Conor then yielded the floor to The Dutch's extremely talented pastry chef, Josh Gripper, who first served up a pre-dessert cheese course of a sort: a textbook Taleggio cheese souffle, assertively peppered, and doused tableside with a jammy reduction of local strawberries and port wine.

Gripper's desserts at The Dutch tend toward the comfort foods: his pies are a highlight, and they are outstanding. For us, he went more contemporary in presentation while still bringing out those homey flavors. Here, he did a creamy cold semifreddo topped with a bacon glaze, and paired with plump sweet blueberry compote.

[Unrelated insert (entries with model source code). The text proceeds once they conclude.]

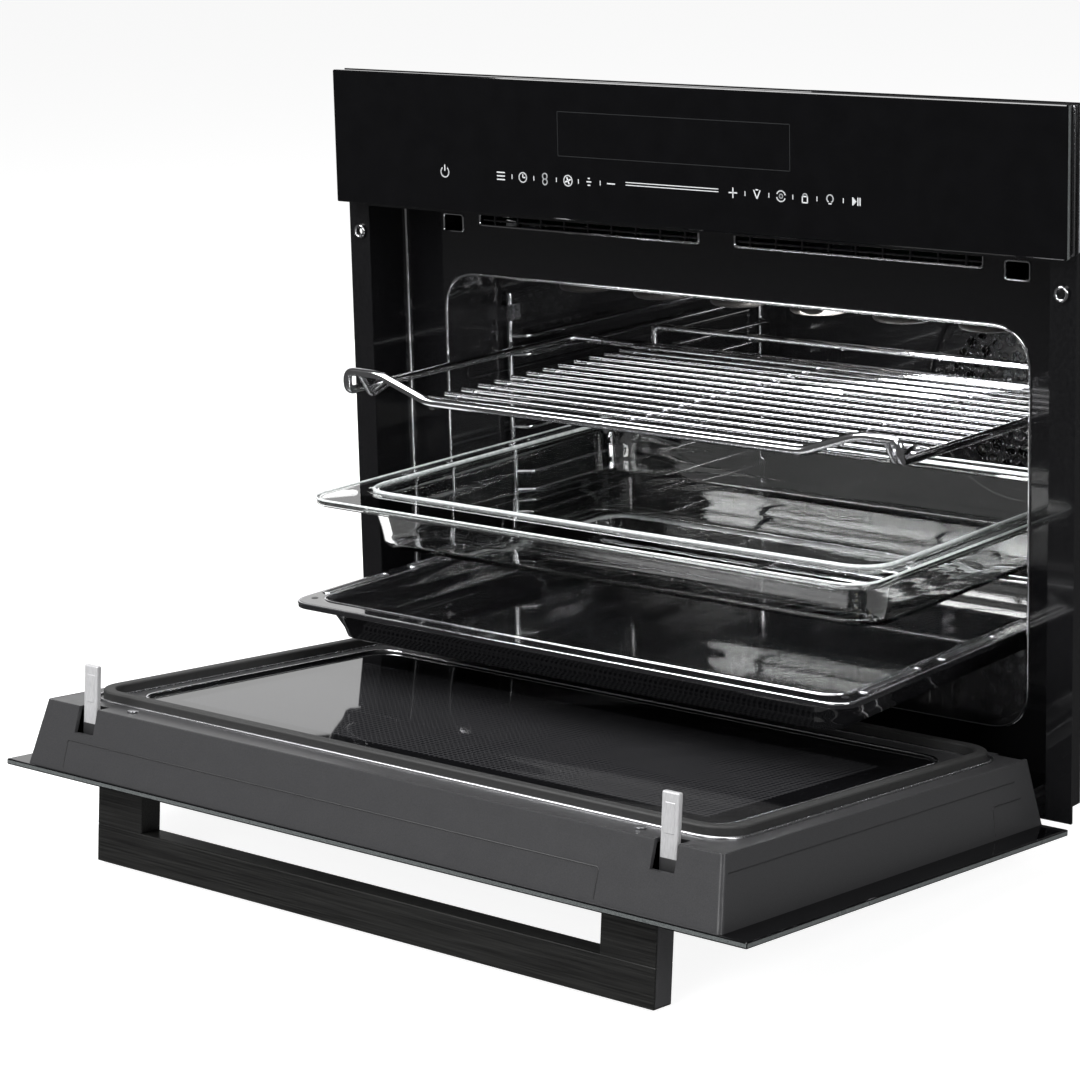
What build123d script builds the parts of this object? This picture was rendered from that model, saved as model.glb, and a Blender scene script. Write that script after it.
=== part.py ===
"""Compact built-in wall oven with microwave, drop-down door, wire shelf and two trays.

Frame: +Z up, +Y into the cabinet, +X to the right of a person facing the oven.  The origin is
the bottom centre of the front frame, in the plane that butts against the cabinet front.
The door is modelled open, lying a few degrees above level, with shelf and trays drawn out.
"""
from build123d import *
import os
from math import cos, pi, radians, sin

# ---------------------------------------------------------------- driving dimensions, mm
front_width = 595.0
front_height = 455.0
trim_thickness = 2.0
sheet = 1.5
body_width = 561.0
body_depth = 545.0
casing_front_height = 446.0
casing_rear_height = 386.0
casing_sheet = 1.0

recess_width = 558.0
recess_top = 357.0
recess_depth = 40.0

cavity_width = 486.0
cavity_bottom = 41.0
cavity_height = 266.0
cavity_depth = 410.0
cavity_corner = 30.0
liner_sheet = 1.5

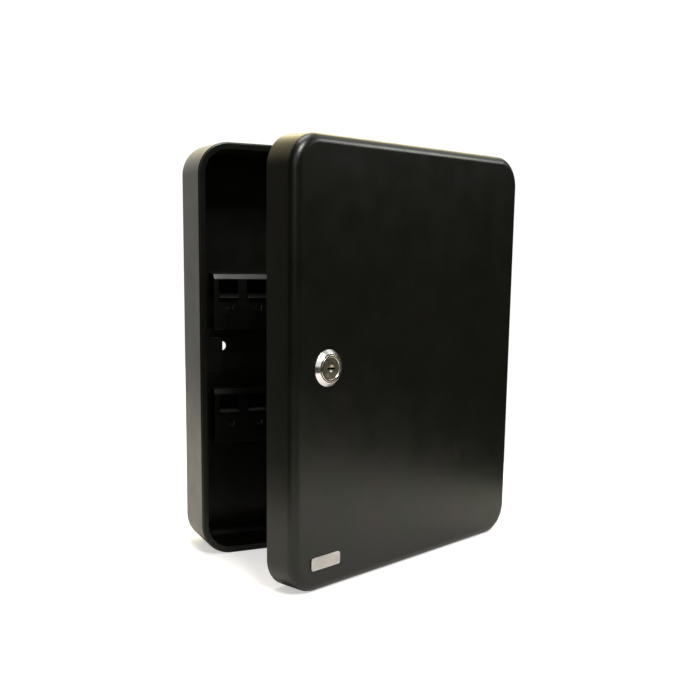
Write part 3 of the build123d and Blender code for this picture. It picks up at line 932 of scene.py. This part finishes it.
# %% Nameplate
plate_low, plate_high = shut_box("nameplate")
plate = box("blank_plate", plate_low, plate_high)
bpy.ops.object.mode_set(mode="EDIT")
pick("EDGE", lambda e: runs_along(e, 1))
bpy.ops.mesh.bevel(offset=2 * MM, segments=8, affect="EDGES")
pick("EDGE", lambda e: at_y(e, plate_low.y))
bpy.ops.mesh.bevel(offset=0.25 * MM, segments=3, affect="EDGES")
pick("FACE", lambda f: at_y(f, plate_low.y))
bpy.ops.mesh.inset(thickness=0.45 * MM, depth=0)
bpy.ops.mesh.inset(thickness=0.15 * MM, depth=-0.18 * MM)
bpy.ops.object.mode_set(mode="OBJECT")
soften(plate)
hand_over(plate, "door", ["nameplate"], PLATE)

# %% [markdown]
# ## Pieces kept from the frame
# The lock's wafers and springs and the tape under the nameplate have the right shape already, and hardly
# show. They keep their CAD meshes and only take a finish.

# %% Kept pieces
for node, material in (("lock_wafers", BRASS), ("wafer_springs", ZINC), ("nameplate_adhesive", FOAM)):
    for holder in frame["nodes"][node].material_slots:
        holder.material = material

# %% [markdown]
# ## Studio
# The cabinet stands on a narrow strip of pale paper. A satin black door mirrors whatever is near it at a
# low angle, so the strip's width decides how far up the face the grey reaches: a wide white floor would
# turn the whole door grey. A little glow that only the camera sees lifts the paper to white.

# %% Floor
floor = begin("studio_floor", bpy.ops.mesh.primitive_plane_add, stretch=(0.58, 1.5, 1), size=1,
              location=(-0.02, 0.3, BODY_LOW[2]))
paper, paper_tree, paper_shader, paper_place = blank_material("white_paper")
paper_tree.links.new(two_colours(paper_tree, noise(paper_tree, paper_place, 3, 2), (0.74, 0.70, 0.67),
                                 (0.77, 0.73, 0.70)), paper_shader.inputs["Base Color"])
paper_shader.inputs["Roughness"].default_value = 0.9
paper_shader.inputs["Emission Color"].default_value = (1, 1, 1, 1)
seen = paper_tree.nodes.new("ShaderNodeLightPath")
paper_tree.links.new(between(paper_tree, seen.outputs["Is Camera Ray"], 0, 0.50, 0, 1),
                     paper_shader.inputs["Emission Strength"])
floor.data.materials.append(paper)

# %% [markdown]
# ### World
# The world is bright behind the cabinet, like a lit paper wall, and dim in front of it, so that the black
# face stays dark and its sides, seen at a grazing angle, go grey. The wall is brightest halfway up, which
# draws the light line along the door's top edge. Camera rays see plain white, which gives the background.

# %% World
world = bpy.data.worlds.new("studio")
bpy.context.scene.world = world
world.use_nodes = True
air = world.node_tree
air.nodes.clear()
direction = air.nodes.new("ShaderNodeTexCoord")
split_axes = air.nodes.new("ShaderNodeSeparateXYZ")
air.links.new(direction.outputs["Generated"], split_axes.inputs["Vector"])
behind = between(air, split_axes.outputs["Y"], 0, 1, 0.40, 0.85)
sideways = between(air, split_axes.outputs["X"], 1.0, 2.3, -0.3, 0.35)
back_wall = air.nodes.new("ShaderNodeValToRGB")
back_wall.color_ramp.interpolation = "EASE"
for index, (height, colour) in enumerate([(0.05, (0.42, 0.40, 0.37)), (0.28, (0.75, 0.73, 0.62)),
                                          (0.5, (2.60, 2.25, 1.30)), (0.9, (0.80, 0.76, 0.66))]):
    stops = back_wall.color_ramp.elements
    stop = stops[index] if index < 2 else stops.new(height)
    stop.position, stop.color = height, (*colour, 1)
air.links.new(split_axes.outputs["Z"], back_wall.inputs["Fac"])
glow = air.nodes.new("ShaderNodeMath")
glow.operation = "MULTIPLY"
air.links.new(behind, glow.inputs[0])
air.links.new(sideways, glow.inputs[1])
bright = air.nodes.new("ShaderNodeBackground")
air.links.new(back_wall.outputs["Color"], bright.inputs["Color"])
air.links.new(glow.outputs["Value"], bright.inputs["Strength"])
dim = air.nodes.new("ShaderNodeBackground")
dim.inputs["Color"].default_value = (0.034, 0.035, 0.026, 1)
lit = air.nodes.new("ShaderNodeAddShader")
air.links.new(bright.outputs["Background"], lit.inputs[0])
air.links.new(dim.outputs["Background"], lit.inputs[1])
plain = air.nodes.new("ShaderNodeBackground")
plain.inputs["Color"].default_value = (1, 1, 1, 1)
plain.inputs["Strength"].default_value = 1.05
ray = air.nodes.new("ShaderNodeLightPath")
mix = air.nodes.new("ShaderNodeMixShader")
air.links.new(ray.outputs["Is Camera Ray"], mix.inputs["Fac"])
air.links.new(lit.outputs["Shader"], mix.inputs[1])
air.links.new(plain.outputs["Background"], mix.inputs[2])
air.links.new(mix.outputs["Shader"], air.nodes.new("ShaderNodeOutputWorld").inputs["Surface"])
bpy.context.scene.view_settings.view_transform = "Standard"

# %% [markdown]
# ## Lights
# A large soft light overhead and a smaller one in front light the paper and the top edges. A low panel at
# the left reaches the rails inside and lights the left half of the chrome. A panel and a small lamp at
# the right light the right side and the hollow in the plug. All are white: the world gives the tint.

# %% Lights
def softbox(name, place, aim, size, power):
    """A rectangular light of a size and a power, at a place and pointing at another."""
    bpy.ops.object.select_all(action="DESELECT")
    bpy.ops.object.light_add(type="AREA", location=place)
    light = bpy.context.object
    light.name = name
    light.rotation_euler = (Vector(aim) - Vector(place)).to_track_quat("-Z", "Y").to_euler()
    light.data.shape = "RECTANGLE"
    light.data.size, light.data.size_y = size
    light.data.energy = power


NEAR_LOCK = (-0.06, -0.15, 0)
softbox("overhead", (0, 0.22, 2.2), (0, 0.22, 0), (1.3, 1.3), 32)
softbox("front_key", (0, -1.4, 1.6), (0, -0.05, 0), (0.6, 0.6), 35)
softbox("left_panel", (-0.95, -1.7, 0.92), NEAR_LOCK, (1.3, 1.5), 5)
softbox("right_panel", (1.3, 0.1, 1.5), NEAR_LOCK, (1.3, 1.1), 4.5)
softbox("right_lamp", (1.5, -0.48, 0.85), NEAR_LOCK, (0.5, 0.5), 7)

And as a final bite, an elegant and delicious chocolate and Tokai bonbon. In case anyone didn't get enough, he also sent everyone home with a baggie of white chocolate bark studded with blueberries (which my kids appreciated when they found it the next morning).

It was great to give Conor a chance to do his thing, and the results were really exceptional. It really was a standout meal among the many great dinners we've had over the years. A big thank you to Chef Conor and the Gripper, to The Dutch's sommelier for putting together some excellent pairings for those who opted for them,[3] to the whole crew at The Dutch who were operating with military efficiency all night to get ten courses out to the table for simultaneous presentation, and as always most of all, to the guinea pigs whose interest and support make these kind of events possible.

The Dutch
2201 Collins Avenue
Miami Beach, Florida

The Dutch on Urbanspoon

[1] You can read my sad, in absentia recap here.

[2] You can see a video of Patterson making his popcorn grits here and get a recipe here.

[3] The buttery Martinelli Bella Vigna Chardonnay with the mushrooms and popcorn grits dish was particularly memorable.